As for Vlachs, the Vlachs are exactly what I described before, the people which became specialised herders, pastoralists, of the mountains and valleys and, to a large degree, lost the other aspects of Balkan Romance life and identity. You can also follow that by many of their agricultural terms being Slavic. Why so? Because they had given up on some of the most basic aspects of settled life from a more developed sedentary culture.
The expansion of Vlachs being clearly associated with the transhumance and specialised pastoralism in many regions of their later appearance.
We also have accounts of some of the original Romance population, which, when first encountering the Slavs, tried to impress them by telling the newcomers that they are "Roman citizens", for which these tribals had just laughs. The Romans caught in the open, if the tribals let them live, usually had to become subordinates. We have similar accounts from the Rhenish area by the way.
So the only people with a strong sense of identity were also more clan and tribal oriented pastoralists and at least the core, even if not all of them, are likely to have lived that way for longer. Which also explains the relative founder event of the surviving Romance core.
But we might get a better understanding with more ancient DNA, I would like to get the earliest Vlach remains available from different regions to get sampled and to compare them against each other and different neighbours.

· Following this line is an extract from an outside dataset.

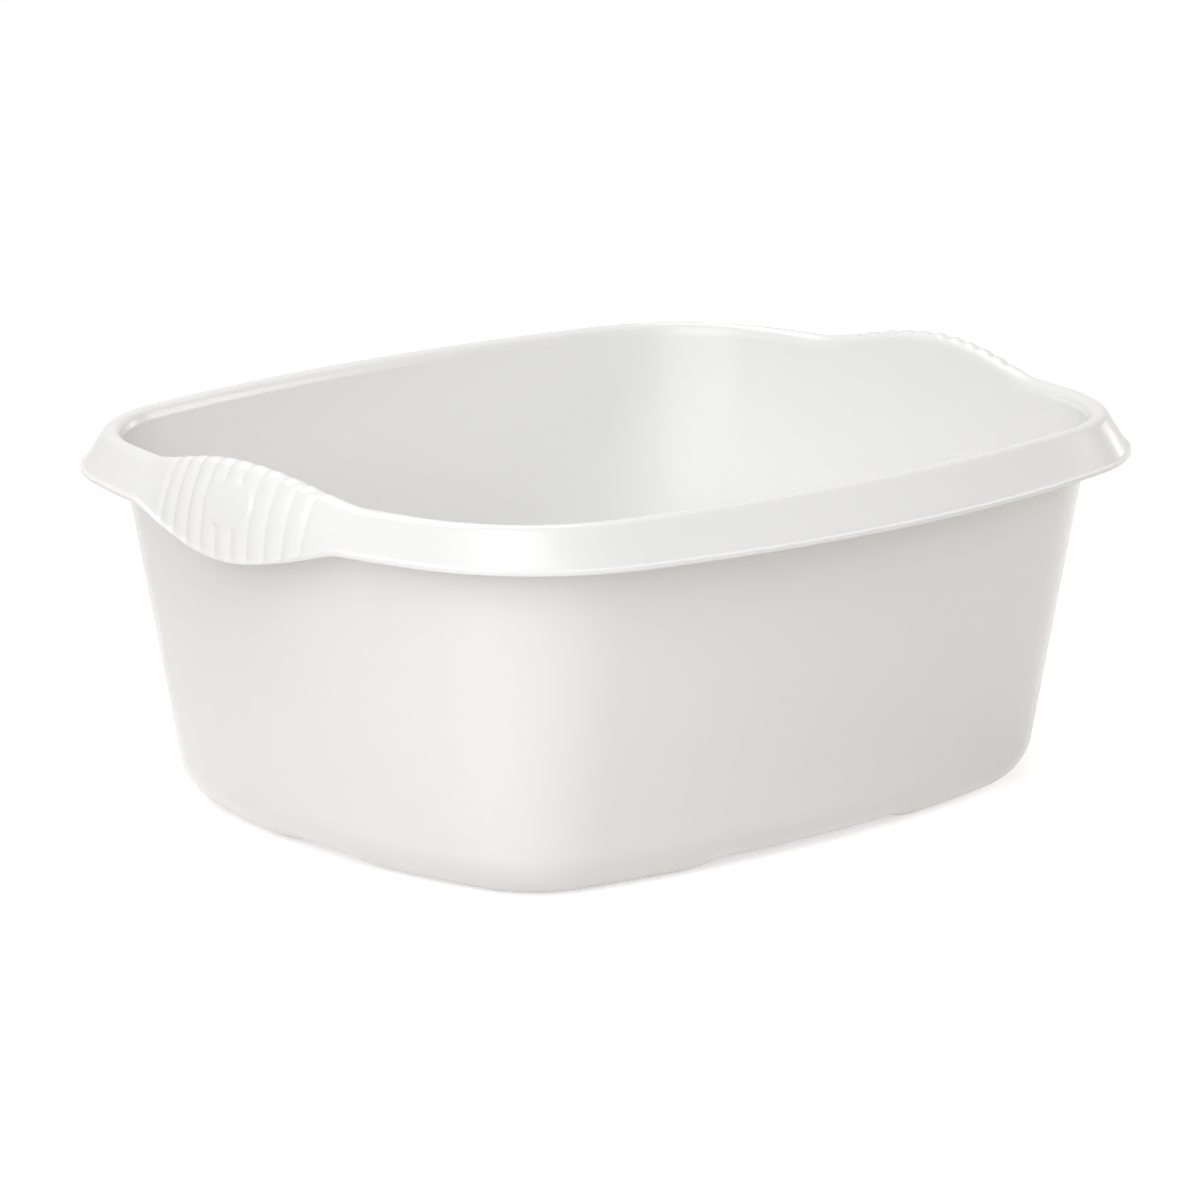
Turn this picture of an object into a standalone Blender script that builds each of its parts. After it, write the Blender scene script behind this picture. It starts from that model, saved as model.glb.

This might help to identify a potential core and founder population of the kind I have it in mind, around which other people and small Romance groups from other areas might have grouped.
Why would a fully Latinised population call8ng themselves Romans live in the mountains far from the cities even way before the Avars and the Slavs?
Yes, the city populations did have a bad survival rate and that's why you will find that all Eastern Romance populations have a common ancestors that started expanding not earlier than 900 AD.
So it was a small group that escaped or for some other unknown circumstances was spared from destruction.
Do we know what was the main economical activity of the Balkan Romans in the late antiquity?
I somehow doubt that was the agricultural activity.
On the other hand the Vlachs have only Latin inherited vocabulary for metals, mining and domestic animals hence I think their ancestors were more involved in mining and animal husbandry than agriculture.